The live performances notably differing from studio versions mark additional achievements of the album — “I Will Dare” becomes stripped of its mandolin solo and a rudimentary “Can’t Hardly Wait” features a Bob Stinson’s raw, muscular guitar leads, in replacement of the brass section which appears in the 1987 album, “Pleased to Meet Me.” 

Unlike most live albums, the interactions between the Replacements and their dedicated audience provide a considerable amount of fun in “For Sale.” Shortly into the set, a fan asks the group to play Sweet’s “Fox on the Run.” Westerberg asks the band, “Do we know ‘Fox on the Run?’” before immediately obliging her request. They flub through the cover before ultimately aborting the mission halfway through the first chorus. A brilliant disaster like this feeds into the group’s less-than-stellar reputation, but that becomes quickly negated by a triumphant rendition of “Hold My Life.”

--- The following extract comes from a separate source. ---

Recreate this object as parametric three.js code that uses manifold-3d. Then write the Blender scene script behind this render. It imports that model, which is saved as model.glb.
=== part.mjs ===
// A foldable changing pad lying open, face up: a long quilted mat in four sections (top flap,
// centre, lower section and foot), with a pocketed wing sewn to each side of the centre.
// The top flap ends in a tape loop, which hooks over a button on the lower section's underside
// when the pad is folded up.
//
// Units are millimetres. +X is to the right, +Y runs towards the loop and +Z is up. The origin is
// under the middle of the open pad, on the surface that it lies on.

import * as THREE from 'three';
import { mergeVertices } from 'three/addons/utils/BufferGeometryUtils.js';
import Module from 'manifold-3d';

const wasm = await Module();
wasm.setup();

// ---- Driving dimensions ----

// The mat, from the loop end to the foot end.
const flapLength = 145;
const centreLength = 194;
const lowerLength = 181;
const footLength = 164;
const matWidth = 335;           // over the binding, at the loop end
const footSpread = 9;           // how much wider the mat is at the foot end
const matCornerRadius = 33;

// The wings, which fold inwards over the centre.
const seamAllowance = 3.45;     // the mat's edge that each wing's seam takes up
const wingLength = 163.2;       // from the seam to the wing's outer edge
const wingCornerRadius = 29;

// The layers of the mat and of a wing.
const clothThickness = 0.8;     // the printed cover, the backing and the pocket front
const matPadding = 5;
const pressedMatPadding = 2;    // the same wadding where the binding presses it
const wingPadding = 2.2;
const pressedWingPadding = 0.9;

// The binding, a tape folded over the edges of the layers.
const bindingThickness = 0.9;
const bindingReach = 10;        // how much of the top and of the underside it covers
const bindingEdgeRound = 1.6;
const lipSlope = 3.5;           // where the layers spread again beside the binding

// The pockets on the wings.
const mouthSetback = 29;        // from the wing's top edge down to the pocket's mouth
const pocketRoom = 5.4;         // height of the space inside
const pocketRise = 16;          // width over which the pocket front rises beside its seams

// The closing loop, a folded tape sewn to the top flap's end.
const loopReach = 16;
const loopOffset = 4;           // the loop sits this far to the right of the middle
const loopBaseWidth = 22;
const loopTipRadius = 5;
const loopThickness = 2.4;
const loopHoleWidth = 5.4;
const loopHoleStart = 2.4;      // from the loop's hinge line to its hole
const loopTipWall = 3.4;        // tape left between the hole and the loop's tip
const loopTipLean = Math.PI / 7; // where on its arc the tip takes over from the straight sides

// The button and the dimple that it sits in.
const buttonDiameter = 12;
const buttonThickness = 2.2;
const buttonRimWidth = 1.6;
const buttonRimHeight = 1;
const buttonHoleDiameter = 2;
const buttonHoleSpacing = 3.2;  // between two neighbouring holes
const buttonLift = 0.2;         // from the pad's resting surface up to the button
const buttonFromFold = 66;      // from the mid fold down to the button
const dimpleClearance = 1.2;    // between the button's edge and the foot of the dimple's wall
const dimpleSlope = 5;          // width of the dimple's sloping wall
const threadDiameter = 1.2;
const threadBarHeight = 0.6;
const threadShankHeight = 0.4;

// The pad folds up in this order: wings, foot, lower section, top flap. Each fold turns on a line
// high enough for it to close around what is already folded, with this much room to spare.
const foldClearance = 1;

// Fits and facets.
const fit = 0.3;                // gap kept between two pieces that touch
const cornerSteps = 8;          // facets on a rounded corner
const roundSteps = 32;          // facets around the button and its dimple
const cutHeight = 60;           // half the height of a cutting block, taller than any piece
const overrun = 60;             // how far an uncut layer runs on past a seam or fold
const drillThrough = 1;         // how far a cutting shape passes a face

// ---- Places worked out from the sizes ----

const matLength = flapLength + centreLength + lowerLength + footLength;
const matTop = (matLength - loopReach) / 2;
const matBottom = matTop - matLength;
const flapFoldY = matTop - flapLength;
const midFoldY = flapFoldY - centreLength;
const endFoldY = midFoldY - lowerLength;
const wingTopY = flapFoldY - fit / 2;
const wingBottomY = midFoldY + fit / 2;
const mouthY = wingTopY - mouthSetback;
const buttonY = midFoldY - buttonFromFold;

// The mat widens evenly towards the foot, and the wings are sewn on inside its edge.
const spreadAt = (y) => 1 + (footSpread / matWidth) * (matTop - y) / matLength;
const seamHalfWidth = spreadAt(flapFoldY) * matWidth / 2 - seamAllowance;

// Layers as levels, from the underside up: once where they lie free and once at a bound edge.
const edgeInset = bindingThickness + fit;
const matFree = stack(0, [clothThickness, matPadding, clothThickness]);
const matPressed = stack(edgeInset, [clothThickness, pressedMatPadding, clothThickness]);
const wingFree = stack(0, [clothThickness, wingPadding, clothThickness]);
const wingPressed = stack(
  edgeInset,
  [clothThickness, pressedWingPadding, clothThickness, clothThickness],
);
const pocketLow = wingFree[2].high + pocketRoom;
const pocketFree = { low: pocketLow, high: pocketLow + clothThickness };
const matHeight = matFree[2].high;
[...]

Westerberg, the Stinsons and Mars are all wholeheartedly committed to their performance, and to hear them play so ferociously and harmoniously together is heartfelt, to say the least. Bob Stinson stands as the set’s most valuable player — his signature, slightly unconventional riffs most aptly capture the sensation of “For Sale.” 

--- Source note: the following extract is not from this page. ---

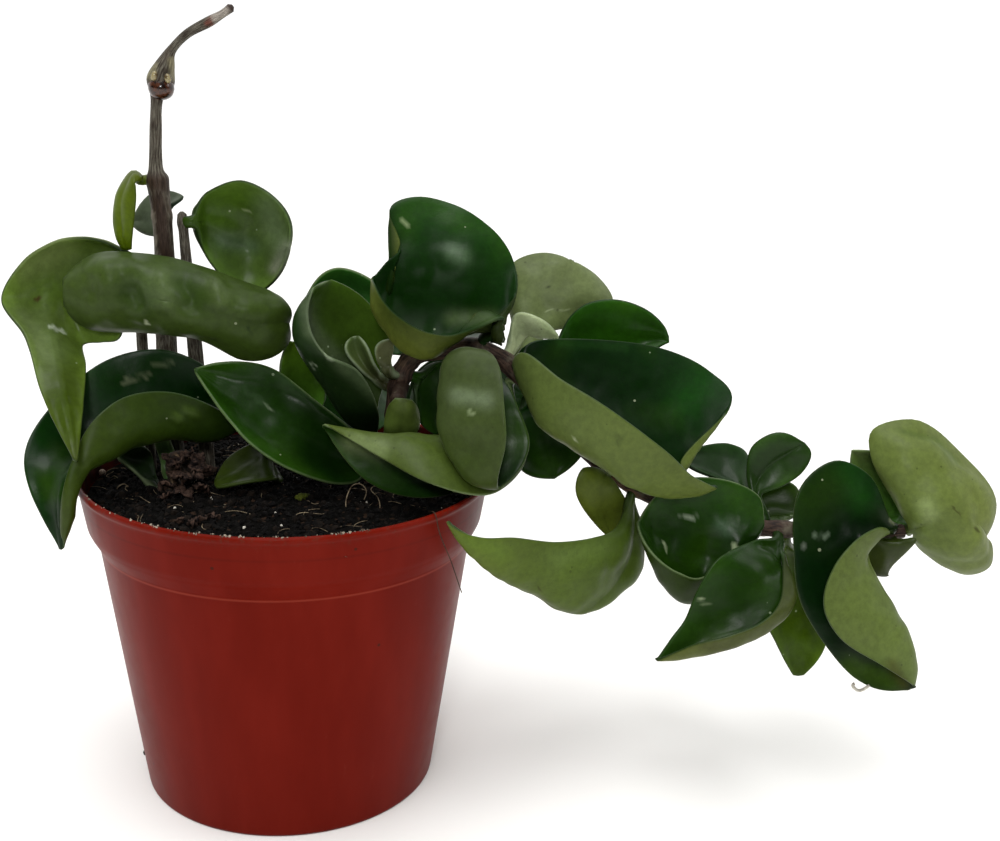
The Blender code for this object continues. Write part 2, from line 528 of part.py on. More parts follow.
def stem_rings(name):
    """The stem's middle and radius at even steps along it."""
    line = stem_line(name)
    lengths = running_length(line[:, :3])
    steps = max(4, int(lengths[-1] / STEM_CELL))
    return at_lengths(lengths, np.linspace(0, lengths[-1], steps + 1), line)


def tube(name, rings, wider=0.0, first=None):
    """A closed tube round the rings, with the same facets whatever its width."""
    middle = rings[:, :3]
    along = np.gradient(middle, axis=0)
    along /= np.linalg.norm(along, axis=1, keepdims=True)
    side = unit(np.cross(along[0], [0.0, 1.0, 0.0]))
    if first is not None:
        middle = np.vstack([middle[0] - along[0] * first, middle[1:]])
    points = []
    for centre, direction, radius in zip(middle, along, rings[:, 3] + wider):
        side = unit(side - direction * (side @ direction))
        other = np.cross(direction, side)
        for k in range(STEM_SIDES):
            turn = 2 * math.pi * k / STEM_SIDES
            points.append(centre + radius * (math.cos(turn) * side + math.sin(turn) * other))
    faces = [tuple(range(STEM_SIDES))[::-1]]
    for i in range(len(middle) - 1):
        for k in range(STEM_SIDES):
            here = i * STEM_SIDES + k
            next_one = i * STEM_SIDES + (k + 1) % STEM_SIDES
            faces.append((here, next_one, next_one + STEM_SIDES, here + STEM_SIDES))
    top = (len(middle) - 1) * STEM_SIDES
    faces.append(tuple(range(top, top + STEM_SIDES)))
    return mesh_of(name, points, faces)


def foot_tube(name):
    """The room that a stem's foot needs in the soil, open at the top."""
    rings = stem_rings(name)
    above = np.nonzero(rings[:, 2] > SOIL_TOP + 3.0)[0][0]
    return tube("hole_" + name, rings[:above + 1], HOLE_CLEARANCE, HOLE_CLEARANCE)


def soil_height(place):
    """How high the soil's even surface is under a place."""
    return SOIL_TOP - SOIL_SAG * (place[0]**2 + place[1]**2) / SOIL_EDGE_RADIUS**2


def blade_lines(spec):
    """The midrib and the two margins of a leaf, from its stalk to its tip."""
    mid = [seen(*p) for p in spec["mid"]]
    one = [seen(*p) for p in spec["one"]]
    two = [seen(*p) for p in spec["two"]]
    base = mid[0]
    tip = mid[-1]
    if spec["stem"]:
        line = stem_line(spec["stem"], 200)
        k = np.argmin(np.linalg.norm(line[:, :3] - base, axis=1))
        out = unit(base - line[k, :3])
        base = line[k, :3] + out * (line[k, 3] + STALK_GAP)
    else:
        base[2] = soil_height(base) + SOIL_LUMP + STALK_GAP / 2
        out = unit((mid[1] - base) * np.array([1.0, 1.0, 0.3]))
        base[2] += STALK_THICKNESS / 2 * math.hypot(out[0], out[1])
    side = one[0] - two[0]
    side = unit(side - out * (side @ out))
    neck = base + out * STALK_LENGTH
    start = side * STALK_HALF_WIDTH
    end = unit(one[-1] - two[-1]) * spec.get("tip", TIP_HALF_WIDTH)
    midrib = np.array([base, neck] + mid[1:])
    first = np.array([base + start, neck + start * 1.1] + one + [tip + end])
    second = np.array([base - start, neck - start * 1.1] + two + [tip - end])
    return midrib, first, second


def hollow_side_up(midrib, first, second):
    """The margins in the order that turns the upper face to the hollow side."""
    hollow = 0.0
    for i in range(1, len(midrib) - 1):
        face = np.cross(first[i] - second[i], unit(midrib[i + 1] - midrib[i - 1]))
        hollow += ((first[i] + second[i]) / 2 - midrib[i]) @ face
    return (first, second) if hollow >= 0 else (second, first)


def normals(grid):
    down = np.gradient(grid, axis=0)
    across = np.gradient(grid, axis=1)
    up = np.cross(across, down)
    return up / np.maximum(np.linalg.norm(up, axis=2, keepdims=True), 1e-9)


def ease(value):
    value = np.clip(value, 0.0, 1.0)
    return value * value * (3 - 2 * value)


def blade(spec, rows, columns):
    """The middle surface of a leaf, its upper normals and its thickness, as grids."""
    midrib, one, two = blade_lines(spec)
    first, second = hollow_side_up(midrib, one, two)
    towards_one = 1 if first is one else -1
    fine = 24 * (len(midrib) - 1) + 1
    lines = np.hstack([spline(midrib, fine), spline(first, fine), spline(second, fine)])
    lengths = (2 * running_length(lines[:, 0:3]) + running_length(lines[:, 3:6])
               + running_length(lines[:, 6:9])) / 4
    wanted = np.linspace(0, lengths[-1], rows + 1)
    lines = at_lengths(lengths, wanted, lines)
    mid = lines[:, None, 0:3]
    right = lines[:, None, 3:6]
    left = lines[:, None, 6:9]
    v = np.linspace(-1, 1, columns + 1)[None, :, None]
    bend = v * v * (1 - MIDRIB_CREASE) + np.abs(v) * MIDRIB_CREASE
    grid = mid + v * (right - left) / 2 + bend * ((right + left) / 2 - mid)
    t = (wanted / lengths[-1])[:, None, None]
    opened = ease((t - OPENING_START / lengths[-1]) / OPENING_SHARE)
    closing = np.clip((1 - t) / OPENING_SHARE, 0, 1)
    up = normals(grid)
    grid = grid - up * spec["puff"] * np.sin(np.pi * np.abs(v)) * opened * closing
    for along, across, long_reach, wide_reach, height in spec.get("swells", []):
        hump = np.exp(-((t - along) / long_reach)**2 - ((v * towards_one - across) / wide_reach)**2)
        grid = grid + up * height * hump
    thickness = STALK_THICKNESS + (LEAF_THICKNESS - STALK_THICKNESS) * opened
    tip_share = TIP_THICKNESS_SHARE + (1 - TIP_THICKNESS_SHARE) * closing
    thickness = thickness * (1 - MARGIN_THINNING * np.abs(v)**3 * opened) * tip_share
    return grid, normals(grid), thickness


def steps_of(spec):
    """How many rows and columns keep the leaf's facets near LEAF_CELL."""
    grid = blade(spec, 12, 6)[0]
    length = np.linalg.norm(np.diff(grid[:, 3], axis=0), axis=1).sum()
    width = np.linalg.norm(np.diff(grid, axis=1), axis=2).sum(1).max()
    rows = int(np.clip(round(length / LEAF_CELL), 6, 14))
    columns = int(np.clip(2 * round(width / LEAF_CELL / 2), 4, 10))
    return rows, columns


def margin_ring(rows, columns):
    """The grid's outer points in order, as indices."""
    base = list(range(columns))
    right = [i * columns + columns - 1 for i in range(1, rows)]
    tip = [(rows - 1) * columns + j for j in range(columns - 2, -1, -1)]
    left = [i * columns for i in range(rows - 2, 0, -1)]
    return base + right + tip + left


def leaf(name):
    """A folded blade, cut into triangles alike on both faces."""
    spec = LEAVES[name]
    grid, up, thickness = blade(spec, *steps_of(spec))
    rows, columns = grid.shape[:2]
    points = np.concatenate([(grid + up * thickness / 2).reshape(-1, 3),
                             (grid - up * thickness / 2).reshape(-1, 3)])
    under = rows * columns
    faces = []
    for i in range(rows - 1):
        for j in range(columns - 1):
            a, b = i * columns + j, i * columns + j + 1
            c, d = b + columns, a + columns
            falling = np.linalg.norm(grid[i, j] - grid[i + 1, j + 1])
            rising = np.linalg.norm(grid[i, j + 1] - grid[i + 1, j])
            pair = [(a, b, c), (a, c, d)] if falling <= rising else [(a, b, d), (b, c, d)]
            for x, y, z in pair:
                faces.append((x, y, z))
                faces.append((x + under, z + under, y + under))
    ring = margin_ring(rows, columns)
    for here, following in zip(ring, ring[1:] + ring[:1]):
        faces.append((following, here, here + under))
        faces.append((following, here + under, following + under))
    return mesh_of(name, points, faces)


def turned(name, profile):
    """A solid turned about Z from a profile that starts and ends on the axis."""
    bm = bmesh.new()
    points = [bm.verts.new((radius * MM, 0, height * MM)) for radius, height in profile]
    edges = [bm.edges.new(pair) for pair in zip(points, points[1:])]
    bmesh.ops.spin(bm, geom=points + edges, cent=(0, 0, 0), axis=(0, 0, 1), angle=2 * math.pi,
                   steps=POT_SIDES, use_merge=True)
    bmesh.ops.remove_doubles(bm, verts=bm.verts, dist=1e-6)
    bmesh.ops.recalc_face_normals(bm, faces=bm.faces)
    mesh = bpy.data.meshes.new(name)
    bm.to_mesh(mesh)
    bm.free()
    return mesh


def pot_mesh():
    """A thin moulded pot with a tapered collar under a plain lip."""
    outside = [(0, 0), (POT_BASE_RADIUS, 0), (NECK_FOOT_RADIUS, NECK_FOOT), (NECK_TOP_RADIUS, NECK_TOP),
               (COLLAR_FOOT_RADIUS, COLLAR_FOOT), (COLLAR_TOP_RADIUS, COLLAR_TOP),
               (POT_RIM_RADIUS, LIP_FOOT), (POT_RIM_RADIUS, POT_HEIGHT)]
    inside = [(POT_RIM_RADIUS - LIP_WIDTH, POT_HEIGHT), (COLLAR_TOP_RADIUS - COLLAR_WALL, COLLAR_TOP),
              *INNER_WALL, (0, POT_FLOOR)]
    return turned("pot", outside + inside)


def soil_mesh():
    """The root ball that fills the pot, lumpy on top."""
    wall = [(radius - CLEARANCE, height) for radius, height in INNER_WALL]
    wall[-1] = (wall[-1][0], POT_FLOOR + CLEARANCE)
    top = [(0.0, SOIL_TOP)]
    for share in (0.25, 0.5, 0.75, 0.9, 1.0):
        radius = SOIL_EDGE_RADIUS * share
        top.append((radius, soil_height((radius, 0))))
    mesh = turned("soil", [(0, POT_FLOOR + CLEARANCE), *wall[::-1], *top[::-1]])
    lumps = np.random.default_rng(SOIL_SEED)
    bm = bmesh.new()
    bm.from_mesh(mesh)
    for point in bm.verts:
        inner = math.hypot(point.co.x, point.co.y) < SOIL_EDGE_RADIUS * 0.95 * MM
        if inner and point.co.z > (SOIL_TOP - SOIL_SAG) * MM:
            point.co.z += lumps.uniform(-SOIL_LUMP, SOIL_LUMP) * MM
    bmesh.ops.triangulate(bm, faces=bm.faces)
    bm.to_mesh(mesh)
    bm.free()
    return mesh


def add_pot(parent):
    pot = add_node("pot", pot_mesh(), "pot", parent)
    for k in range(DRAIN_HOLES):
        bm = bmesh.new()
        bmesh.ops.create_cone(bm, cap_ends=True, segments=16, radius1=DRAIN_RADIUS * MM,
                              radius2=DRAIN_RADIUS * MM, depth=3 * POT_FLOOR * MM)
        mesh = bpy.data.meshes.new("drain")
        bm.to_mesh(mesh)
        bm.free()
        drill = add_cutter(f"drain_{k + 1}", mesh, pot)
        turn = 2 * math.pi * k / DRAIN_HOLES
        drill.location = (DRAIN_CIRCLE * math.cos(turn) * MM, DRAIN_CIRCLE * math.sin(turn) * MM,
                          POT_FLOOR / 2 * MM)


def add_soil(parent):
    soil = add_node("soil", soil_mesh(), "soil", parent)
    for name in STEMS:
        add_cutter("hole_" + name, foot_tube(name), soil)


def main():
    clear_scene()
    plant = bpy.data.objects.new("hindu_rope_plant", None)
    bpy.context.collection.objects.link(plant)
    add_pot(plant)
    add_soil(plant)
    for name in STEMS:
        finish = "stem_red" if name == "stem_rope" else "stem_grey"
        add_node(name, tube(name, stem_rings(name)), finish, plant)
    for name, spec in LEAVES.items():
        add_node(name, leaf(name), spec["finish"], plant)


main()
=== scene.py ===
"""Looks of a hindu rope plant in its nursery pot: studio, leaves, stems, pot and soil.

Places are in millimetres and turn to metres where a mesh is made. The front faces -Y.
"""

import math
import random

import bmesh
import bpy
import numpy as np
from mathutils import Euler, Matrix, Vector, noise


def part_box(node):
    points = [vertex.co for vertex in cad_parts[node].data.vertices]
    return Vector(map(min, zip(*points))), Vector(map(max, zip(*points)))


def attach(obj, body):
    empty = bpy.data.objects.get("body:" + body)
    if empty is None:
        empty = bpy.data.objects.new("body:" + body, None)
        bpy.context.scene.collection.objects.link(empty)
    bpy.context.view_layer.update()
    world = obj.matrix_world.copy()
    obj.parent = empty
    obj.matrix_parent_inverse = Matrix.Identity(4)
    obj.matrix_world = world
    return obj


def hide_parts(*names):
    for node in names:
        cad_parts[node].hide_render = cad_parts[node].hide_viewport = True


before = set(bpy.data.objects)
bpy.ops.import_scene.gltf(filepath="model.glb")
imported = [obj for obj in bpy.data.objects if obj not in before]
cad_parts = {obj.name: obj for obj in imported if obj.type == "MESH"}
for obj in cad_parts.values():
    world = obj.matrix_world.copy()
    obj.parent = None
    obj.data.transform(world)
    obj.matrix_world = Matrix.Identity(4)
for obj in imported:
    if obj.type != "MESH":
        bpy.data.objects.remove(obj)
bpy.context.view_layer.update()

MM = 0.001

# Studio
EYE = np.array([54.5, -323.0, 191.0])
CAMERA_PITCH = 16.03
CAMERA_ROLL = 1.70
LENS = 47.376
SENSOR = 36.0
FLOOR_COLOUR = "F4F3F0"
WHITE_WALL = 1.1
DARK_WALL = 0.06
CEILING = 0.35

# Lamps, in metres: each softbox with its place, size and watts, and the even light from above
LIT_PLACE = (0.05, 0.0, 0.09)
SOFTBOXES = [("front_softbox", (0.02, -0.62, 0.42), 0.1, 1.3), ("side_softbox", (0.75, -0.1, 0.55), 0.3, 0.9)]
OVERHEAD_PLACE = (-0.1, -0.3, 0.95)
OVERHEAD_STRENGTH = 1.9
OVERHEAD_SPREAD = 35.0

# Pot and soil. The profiles are radius and height.
POT_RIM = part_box("pot")[1].x / MM
POT_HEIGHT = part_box("pot")[1].z / MM
SOIL_TOP = 79.5
SOIL_EDGE = 49.9
POT_BASE = 38.15
POT_WALL = 1.2
LIP_WIDTH = 1.3
POT_OUTSIDE = [(0, 0), (POT_BASE, 0), (47.5, 67.6), (49.6, 71.2), (50.2, 72.6), (51.9, 82.8),
               (POT_RIM, 83.3), (POT_RIM, POT_HEIGHT)]
POT_INSIDE = [(POT_RIM - LIP_WIDTH, POT_HEIGHT), (50.9, 82.8), (49.2, 72.8), (48.6, 71.4), (46.3, 67.4),
              (POT_BASE - POT_WALL, 1.6), (0, 1.6)]
SOIL_GAP = 0.4
SOIL_FOOT = 2.0
SCATTERED_TO = 48.4

# Loose matter on the soil: the piece, its finish, bits per square metre, the smallest and the
# largest, the seed and the roundness
SOIL_BITS = [("soil_crumbs", "mix", 430000, 0.35, 1.15, 1, 1), ("bark_bits", "bits", 42000, 0.6, 1.9, 2, 2),
             ("white_grit", "grit", 6000, 0.2, 0.6, 3, 2)]

# Dust along the pot's lip and two heaps of larger crumbs on its front: the piece, bits per square
# metre, the smallest and the largest, the degrees where it starts and ends, and the steps between
LIP_BITS = [("lip_dust", 620000, 0.12, 0.42, -150, -60, 96), ("lip_crumbs_0", 900000, 0.2, 0.5, -99, -91, 12),
            ("lip_crumbs_1", 900000, 0.2, 0.5, -71, -60, 12)]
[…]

After Stinson, the chief misfit among a band of misfits, was kicked out of the Replacements for extreme alcohol and substance abuse, the group went on to create the terrific “Pleased To Meet Me” and a handful of superb singles. However, it was never quite the same without Stinson’s remarkably focused and precise shredding. Stinson was the key member of the Replacements — he made the band a brilliantly chaotic rock ‘n roll group, instead of just a solid underground one. 

“For Sale” is a thrilling showcase of how the Replacements were more than capable of being a terrific live band. There was an inscrutable power and energy to their performances, and the album offers the Replacements, playing nearly all of their catalog coherently together in a beloved club to a zealous audience at their performance peak. “Color me impressed.”